Since Lammas or Lughnasaugh is coming up and it’s all about the Celtic God Lugh and the first harvest, I think it’s timely that we come to L’s right now.
“The Coming of Lugh” by Iarwain
I am Lugh Samildanach
I am Lugh the Il-Dana
I am Lugh, master of the battle
I am Lugh, master of healing
I am Lugh, master of knowledge
I am Lugh, master of sailing
I am Lugh, master of sorcery
I am Lugh, master of smithing.
A Celtic Sun God, a hero God. He is a Druid, carpenter, poet and mason. His animals are the raven and the lynx. He symbolizes healing, reincarnation, prophecy and revenge. He is young, strong, radiant with hair of gold, master of all arts, skills and crafts. Lugh was the son of Cian (Kian), son of Danu and Dian Cécht, and Ethlinn (Ethnea or Eithliu), daughter of Balor, a Fomorian champion (leader).

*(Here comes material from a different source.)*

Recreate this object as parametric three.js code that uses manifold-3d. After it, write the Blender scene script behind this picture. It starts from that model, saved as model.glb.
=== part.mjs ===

Lugh was a popular sun god, worshiped throughout the Celtic world. In Gaul, he was identified as Lugus or Lug. Because Lugus was identified as the solar god, the Greeks identified Lugus with the sun god Apollo. In Wales, he was called Lleu, while in Ireland, he was called Lugh or Lug. He was popularly called Lugh Lamfada – “Lugh of the Long Arms”, as well as Lugh Samildánach – “Skilled in All the Arts”. Caesar and the Romans associated with Roman god Mercury (Greek Hermes).

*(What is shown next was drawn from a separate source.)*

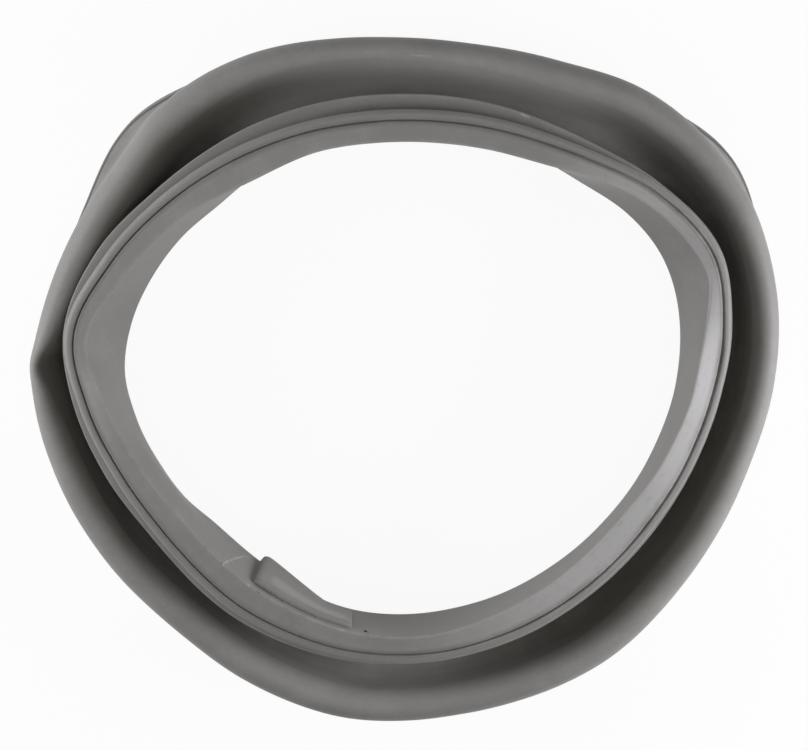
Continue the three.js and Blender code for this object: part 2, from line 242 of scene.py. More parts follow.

Lugh arrived at the court of the Dagda one day and demanded to be admitted to the company of the gods. The gatekeeper asked him what he could do. For every skill or art Lugh named, the gatekeeper replied that there was already one among the company who had mastered it. Lugh at last pointed out that they had no one who had mastered them all. He was then giving a place among the deities, eventually leading them to victory in the second battle of Moytura.
Balor, Lugh’s maternal grandfather had learned that his daughter’s son would one day kill him. Balor tried to unsuccessfully confine his daughter Ethlinn, but Cian with the help of a druidess, Brióg, managed to seduce Ethlinn. Ethlinn gave birth to triplets. Balor tried to have his grandsons killed, but either Brióg or Mananán saved one of the infants (Lugh).
Mananán or his father Cian left Lugh with his foster father Goibhniu, who taught Lugh all the skills, or Tailtiu, who was formerly the wife of Firbolg king, Eochaid Mac Eirc. Tailtiu and her second (Danann) husband Eochaid Garb Mac Dúach became Lugh’s foster parents. Lugh nine foster fathers who were met to protect from battle included Echdam, Eru, Fedlimid, Fosad, Ibar (Iubor), Minn, Rechtaid Finn, Scibar and Toulusdam.
Lugh possessed the magic sword called Freagarthach (the “Answerer”), one of the four treasures of the Tuatha Dé Danann from the city of Gorias. Lugh also possessed an invincible spear, from the city of Finias. Lugh gained or borrowed Mananan’s magical ship, Wave-sweeper. Lugh’s dog was called Failiais.
As revenge for death his father, Lugh refused to heal the mortally wounds sons of Turenne with magic pigskin. At the end of the war, Lugh had become king of Ireland and ruled for 40 years. Cermait, the son of Dagda, had seduced Lugh’s unnamed wife. Lugh killed Cermait for adultery with his wife. Cermait had three sons – MacCuill, MacCecht and MacGrené (MacGrene). They avenged their father death, by killing Lugh, at Uisnech.
Lugh was said to have four other wives: Búi and her sister Nas; Echtach and Englic. His most famous son was Cú Chulainn (Cu Chulainn), the greatest hero in Irish myth. Lugh abducted Dectera, daughter of the Ulster’s chief druid, Cathbad. When Conchobar and his warriors founded Dectera, she gave them the infant, whom they named Sétanta (Setanta). Lugh helped his son several times, especially during the Cattle Raid of Cooley. Lugh fought in Cú Chulainn’s guise for three days. Lugh allowed his son to heal and recover after the hero’s encounter with Morrigan.